Monday, March 5, 2007

Coffee Tasting

this is some valuable information about coffee tasting. I am not poetic enough to have written it. Someone else did. Enjoy!


tasting: terms and tools

Coffee tasters use four main categories to help describe and define a cup of coffee. These are acidity, body, bouquet or aromatic profile, and flavor.

* Acidity: this is probably the most important coffee-tasting term, and also the most easily misunderstood. Acidity in coffee tasting is a positive term that denotes a liveliness and vibrancy on the palette, bright taste sensations caused by sugars and other acidic compounds. Coffees are rated as high, medium, or low in acidity according to the overall presence of these qualities
* Body: body describes the texture of coffee and how it feels in your mouth. Density, surface tension, viscosity and other factors determine the perception of body, which is typically rated as heavy or full, medium, and light, depending on if it is thick and creamy or thinner and possibly watery.
* Bouquet: our sense of smell is very involved in the enjoyment and evaluation of coffee, before, during and after we actually taste it. Aromatic profile, or bouquet, is divided into four phases: fragrance, aroma, nose and aftertaste.

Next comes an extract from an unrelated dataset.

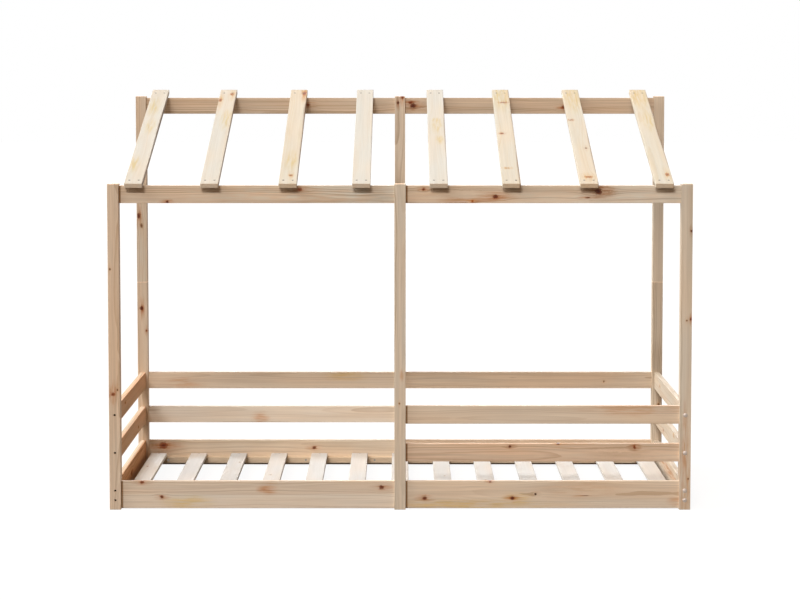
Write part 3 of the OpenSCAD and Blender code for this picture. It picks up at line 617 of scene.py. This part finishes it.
# %% Finish the planks along the bed
LONG_PLANKS = {
    "front_side_board_left": ("ash", 0.65, [
        (-411, 44, 5, "red", 1.6), (-341, -8, 5.5, "dark"), (-249, -27, 13, "yellow stain", 1.4),
        (440, 27, 7.5, "dark"), (36, 20, 13, "red stain", 0.6), (30, 16, 8, "red stain", 0.8)]),
    "front_side_board_right": ("plain", 1.0, [
        (-418, -13, 6.5, "dark"), (-106, -13, 6, "dark"), (-90, -12, 10, "yellow stain"),
        (-24, 2, 4.6, "black", 1.0), (-185, 47, 4, "red"), (-300, -36, 9, "yellow stain", 8.0),
        (125, 16, 16, "swirl", 2.0), (154, -4, 1.1, "dark", 12.0), (474, -24, 9, "red stain", 0.7)]),
    "front_guard_rail_lower": ("rosy", 1.3, [
        (-115, 22, 4.5, "dark"), (56, 32, 4, "pin", 1.6), (300, -4, 20, "swirl", 1.5),
        (380, 0, 26, "grey stain", 2.5), (327, 19, 7, "red", 0.7)]),
    "front_guard_rail_upper": ("plain", 0.55, [(330, 24, 14, "red stain", 3.0)]),
    "front_roof_rail_left": ("honey", 0.85, [
        (-314, -27, 5, "dark"), (153, 18, 7, "red"), (330, 0, 30, "grey stain", 4.0),
        (300, 0, 30, "grey stain", 5.0)]),
    "front_roof_rail_right": ("plain", 0.9, [
        (194, 10, 12, "dark"), (206, 9, 12, "red stain", 0.7), (330, 0, 30, "grey stain", 5.0),
        (-169, -8, 7, "dark", 1.3), (-160, -8, 14, "red stain"), (-422, 18, 4.5, "red"),
        (156, -12, 2.5, "dark", 3.5), (-251, -25, 4, "orange"), (-275, -22, 6, "red stain", 3.0),
        (-330, -5, 20, "swirl", 2.0)]),
    "rear_side_board_left": ("sand", 0.75, [(-427, 27, 14, "red", 1.2), (167, 18, 6, "dark")]),
    "rear_side_board_right": ("tan", 0.75, [(60, 10, 4, "pin")]),
    "rear_guard_rail_left_lower": ("ash", 0.7, [
        (-45, -12, 12, "red stain", 0.6), (-38, -16, 8, "red stain", 0.7)]),
    "rear_guard_rail_left_upper": ("plain", 0.8, [
        (290, 16, 9, "yellow stain", 2.0), (-340, -8, 11, "red stain", 1.5)]),
    "rear_guard_rail_right_lower": ("tan", 0.8, [(-250, 6, 4, "red")]),
    "rear_guard_rail_right_upper": ("plain", 1.0, [(297, -5, 4, "pin", 0.6)]),
    "rear_roof_rail_left": ("tan", 1.0, [(146, 4, 7, "red")]),
    "rear_roof_rail_right": ("tan", 1.0, [
        (-454, 1, 10, "dark"), (-465, 11, 6, "red"), (133, -5, 7, "red")]),
}
OWN_CUT = {
    "front_side_board_left": {"heartwood_and_shade_line": 0.0},
    "front_side_board_right": {"heart": (0.006, -0.028)},
    "front_guard_rail_lower": {"heart": (-0.010, -0.024)},
}
# The front planks get the painted post shadow at their left ends.
for name, (tone, figure, marks) in LONG_PLANKS.items():
    finish_plank(name, ALONG_BED, tone, marks, figure=figure, painted_post_shadow=name.startswith("front"),
                 **OWN_CUT.get(name, {}))
print("planks along the bed:", len(LONG_PLANKS))

# %% [markdown]
# The planks across the left end are painted darker and redder on their inner faces, as painted shade: those
# faces look away from the soft light. They are seen at a grazing angle. Any gloss there would mirror the
# white room and wash the colour out, so these planks have none. The heartwood tint carries this painted
# shade: it starts 5 mm from the middle of the plank on the inner side, so the outer faces have none of it.

# %% Finish the planks across the ends
# Painted shade on the inner faces of the left end planks.
INNER_SHADE_RED = (1.04, 0.86, 0.76, 1)
INNER_SHADE_BROWN = (0.87, 0.61, 0.45, 1)
SHADED_INNER_FACE = {"heartwood_and_shade_side": (0, 0, 1), "heartwood_and_shade_line": 0.005, "gloss": 0.0}
END_PLANKS = {
    "left_end_board": ("plain", [(-55, 6, 8, "dark")]),
    "left_end_rail_lower": ("plain", [(180, -8, 5, "red")]),
    "left_end_rail_upper": ("plain", [(-240, 10, 5, "red")]),
    "right_end_board": ("pale", [(80, 14, 12, "red stain", 10.0), (60, 18, 6, "red stain", 16.0)]),
    "right_end_rail_lower": ("pale", [(-220, 20, 7, "orange"), (120, -12, 5, "red")]),
    "right_end_rail_upper": ("pale", [(250, 4, 5, "orange")]),
}
for name, (tone, marks) in END_PLANKS.items():
    if name.startswith("left"):
        inner_shade_colour = INNER_SHADE_BROWN if name.endswith("board") else INNER_SHADE_RED
        finish_plank(name, ACROSS_BED, tone, marks, heartwood_and_shade=inner_shade_colour, **SHADED_INNER_FACE)
    else:
        finish_plank(name, ACROSS_BED, tone, marks)
print("planks across the ends:", len(END_PLANKS))

# %% [markdown]
# ## Slats and ledges
#
# Slats are the cheap, pale outer wood. Those of the roof are cream with yellow arches and a few orange
# knots. They are 64 mm wide, and their sides to the right, beyond 31 mm from the middle, are painted dark as
# painted shade, since they face away from the soft light. The heartwood tint draws this painted shade too.

# %% Finish the roof slats
# Painted shade on the right sides of the roof slats.
SHADED_RIGHT_SIDE = (0.44, 0.32, 0.25, 1)
SHADED_SIDE_START = 0.031
ROOF_FIGURE = 0.4
ROOF_SLATS = {
    "roof_slat_1": ("roof cream", [
        (319, -7, 11, "yellow stain", 2.0), (87, 0, 9, "yellow stain", 2.0),
        (-326, -15, 9, "yellow stain", 2.0)]),
    "roof_slat_2": ("roof cream", [
        (465, 15, 7, "orange", 2.5), (392, -26, 7, "orange", 3.0), (160, 14, 12, "yellow stain", 2.0)]),
    "roof_slat_3": ("roof yellow", [
        (475, 22, 8, "orange", 3.0), (475, 22, 9, "red stain", 2.0), (-286, 4, 11, "yellow stain", 2.0),
        (-438, 8, 7, "orange", 1.5)]),
    "roof_slat_4": ("roof cream", []),
    "roof_slat_5": ("roof cream", [
        (95, 3, 11, "yellow stain", 1.6), (160, 0, 8, "yellow stain", 0.6),
        (-60, 10, 7, "yellow stain", 1.5)]),
    "roof_slat_6": ("roof yellow", [
        (364, 6, 12, "red", 0.35), (7, -15, 9, "red", 0.4), (-364, -8, 11, "orange", 0.3),
        (440, 0, 18, "yellow stain", 2.0)]),
    "roof_slat_7": ("roof yellow", [
        (159, -21, 9, "red", 0.4), (-154, 14, 5, "pin", 1.5), (-455, 1, 15, "orange", 0.6),
        (420, 5, 18, "yellow stain", 2.0)]),
    "roof_slat_8": ("roof yellow", [
        (-430, 18, 8, "orange", 2.2), (440, 0, 18, "yellow stain", 2.0),
        (150, 10, 12, "yellow stain", 2.0)]),
}
for name, (tone, marks) in ROOF_SLATS.items():
    finish_plank(name, UP_THE_ROOF, tone, marks, figure=ROOF_FIGURE, heartwood_and_shade_line=SHADED_SIDE_START,
                 heartwood_and_shade=SHADED_RIGHT_SIDE)
print("roof slats:", len(ROOF_SLATS))

# %% [markdown]
# The slats of the base are paler still and nearly free of knots: each has two pin knots at most, at places
# drawn by lot from its own name. The two at the left end are painted whiter than the rest, as painted light
# that makes up for the shade the left end planks throw on them. The ledges under them are golden.

# %% Finish the bed slats and the ledges
# Painted light: the two slats at the left end are whiter.
PAINTED_LIGHT_BASE_TONES = {"bed_slat_01": "base chalk painted light", "bed_slat_02": "base white painted light"}
BASE_FIGURE = 0.3
LEDGE_FIGURE = 0.5
PIN_COUNTS = (0, 1, 1, 2)
PIN_ALONG, PIN_ACROSS, PIN_RADIUS = (-380, 380), (-20, 20), (2.5, 4.5)

base_slats = sorted(name for name in nodes if name.startswith("bed_slat_"))
for name in base_slats:
    chance = random.Random("marks of " + name)
    marks = [(chance.uniform(*PIN_ALONG), chance.uniform(*PIN_ACROSS), chance.uniform(*PIN_RADIUS), "pin")
             for _ in range(chance.choice(PIN_COUNTS))]
    finish_plank(name, OVER_THE_BASE, PAINTED_LIGHT_BASE_TONES.get(name, "base cream"), marks, figure=BASE_FIGURE)
ledges = [name for name in nodes if "_ledge_" in name]
for name in ledges:
    finish_plank(name, ALONG_BED, "gold", figure=LEDGE_FIGURE)
print("bed slats:", len(base_slats), "ledges:", len(ledges))

# %% [markdown]
# ## Steel and dowels
#
# Bolts, nuts, studs and screws are zinc-plated steel: a grey that mirrors the room softly, with a faint
# mottling from the plating bath and fine scratches. The screws in the roof slats are a darker, duller grey.

# %% Finish the nuts, the studs and the screws
MOTTLE_SCALE, MOTTLE_ROUGHNESS = (420, 420, 420), 0.3
SCRATCH_SCALE = (160, 2600, 2600)
SCRATCH_STRENGTH, SCRATCH_DEPTH = 0.12, 0.0001
BRIGHT_ROUGHNESS = 0.40


def start_steel(name, dull, bright, roughness):
    """Starts a finish with mottled plating. Returns its parts, its coordinates and the plating's colour."""
    steel, tree, shader = new_finish(name)
    place = add_node(tree, "TexCoord").outputs["Object"]
    mottle = noise(tree, place, MOTTLE_SCALE, 3.0)
    plug(tree, shader.inputs["Roughness"], calc(tree, "MULTIPLY_ADD", mottle, MOTTLE_ROUGHNESS, roughness))
    shader.inputs["Metallic"].default_value = 1.0
    return steel, tree, shader, place, mix_colours(tree, fade(tree, mottle, -0.25, 0.25), dull, bright)


def finish_steel(name, dull, bright, pieces):
    """Plates and scratches the pieces."""
    steel, tree, shader, place, plating = start_steel(name, dull, bright, BRIGHT_ROUGHNESS)
    plug(tree, shader.inputs["Base Color"], plating)
    scratches = noise(tree, place, SCRATCH_SCALE)
    relief = add_node(tree, "Bump", {
        "Strength": SCRATCH_STRENGTH, "Distance": SCRATCH_DEPTH, "Height": scratches})
    plug(tree, shader.inputs["Normal"], relief.outputs[0])
    put_on(steel, *pieces)
    print(name, "on", len(pieces), "pieces")


finish_steel("zinc_steel", (0.30, 0.27, 0.24, 1), (0.38, 0.34, 0.30, 1),
             ["barrel_nuts", "centre_studs", "bed_base_screws"])
finish_steel("dull_steel", (0.12, 0.10, 0.08, 1), (0.17, 0.145, 0.12, 1), ["roof_slat_screws"])

# %% [markdown]
# The domed bolt heads on the right posts stand proud and have gone dull. The other heads sit deep in their
# holes, and they are painted nearly black as painted shade, the shade in the holes. The posts' faces are
# 1.030 m along and 0.480 m across from the middle of the bed, so steel beyond the two distances below is that
# of a domed head, and all other steel of the bolts is painted that shade.

# %% Finish the frame bolts
PROUD_X = 1.027
PROUD_Y = 0.478
BOLT_ROUGHNESS = 0.62
# Painted shade for the heads deep in their holes.
HOLE_SHADE_BLACK = (0.025, 0.018, 0.012, 1)

bolt_steel, tree, shader, place, plating = start_steel(
    "bolt_steel", (0.39, 0.33, 0.28, 1), (0.48, 0.40, 0.35, 1), BOLT_ROUGHNESS)


def beyond(direction, face):
    """1 where the distance along the direction from the middle of the bed passes the face."""
    reach = calc(tree, "ABSOLUTE", vector(tree, "DOT_PRODUCT", place, direction))
    return calc(tree, "GREATER_THAN", reach, face)


proud = calc(tree, "MAXIMUM", beyond((1, 0, 0), PROUD_X), beyond((0, 1, 0), PROUD_Y))
plug(tree, shader.inputs["Base Color"], mix_colours(tree, proud, HOLE_SHADE_BLACK, plating))
put_on(bolt_steel, "frame_bolts")

# %% [markdown]
# Dowels are turned beech, short flecks in a warm plain wood. The planks hide them all, so they show only
# when the bed is taken apart.

# %% Finish the dowels
FLECK_SCALE, WARMTH_SCALE = (90, 700, 700), (8, 60, 60)
BROWN_BEECH, PINK_BEECH, FLECK = (0.60, 0.42, 0.26, 1), (0.68, 0.49, 0.31, 1), (0.42, 0.26, 0.15, 1)
FLECK_FADE, FLECK_SHARE = (0.08, 0.2), 0.5
FLECK_ROUGHNESS, BEECH_ROUGHNESS, BEECH_GLOSS = 0.1, 0.55, 0.3

beech, tree, shader = new_finish("dowel_beech")
place = add_node(tree, "TexCoord").outputs["Object"]
flecks = fade(tree, noise(tree, place, FLECK_SCALE), *FLECK_FADE)
warmth = fade(tree, noise(tree, place, WARMTH_SCALE), -0.2, 0.2)
beech_wood = mix_colours(tree, warmth, BROWN_BEECH, PINK_BEECH)
plug(tree, shader.inputs["Base Color"],
     mix_colours(tree, calc(tree, "MULTIPLY", flecks, FLECK_SHARE), beech_wood, FLECK))
plug(tree, shader.inputs["Roughness"], calc(tree, "MULTIPLY_ADD", flecks, FLECK_ROUGHNESS, BEECH_ROUGHNESS))
shader.inputs["Specular IOR Level"].default_value = BEECH_GLOSS
put_on(beech, "dowels")

# %% [markdown]
# ## Finish

# %% Finish
print("materials:", len(bpy.data.materials))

Fragrance is perceived in the gases arising from freshly ground coffee.
Aroma is in the gases from freshly brewed coffee.
Nose is perceived in the vapors arising as coffee is swallowed.
Aftertaste is in the vapors that remain after the coffee is swallowed.

* Flavor: flavor refers to the taster’s overall impression of body, acidity, and bouquet. In a general sense it refers to intensity and may also acknowledge particular characteristics such as spice, nut, fruit, or chocolate notes.

The physical tools of the taster are quite obvious: the nose and the mouth/tongue. Key flavors are perceived on different parts of the tongue. Acidity and sweetness are tasted primarily on the tip of the tongue, sourness and saltiness more on the sides, bitterness mostly in the back, and body registers over the whole surface. The nose is an equally important tool, capable of distinguishing between 2000-4000 different aromas. Much of coffee’s flavor is locked up in volatile, aromatic compounds, perceived both directly by sniffing in through the nose, and again during tasting as vapors rise up into the nasal cavity.

While some people are natural “palette people,” blessed with superb sensitivity, it is important to remember that with concentration and practice we all possess the skills to master coffee tasting.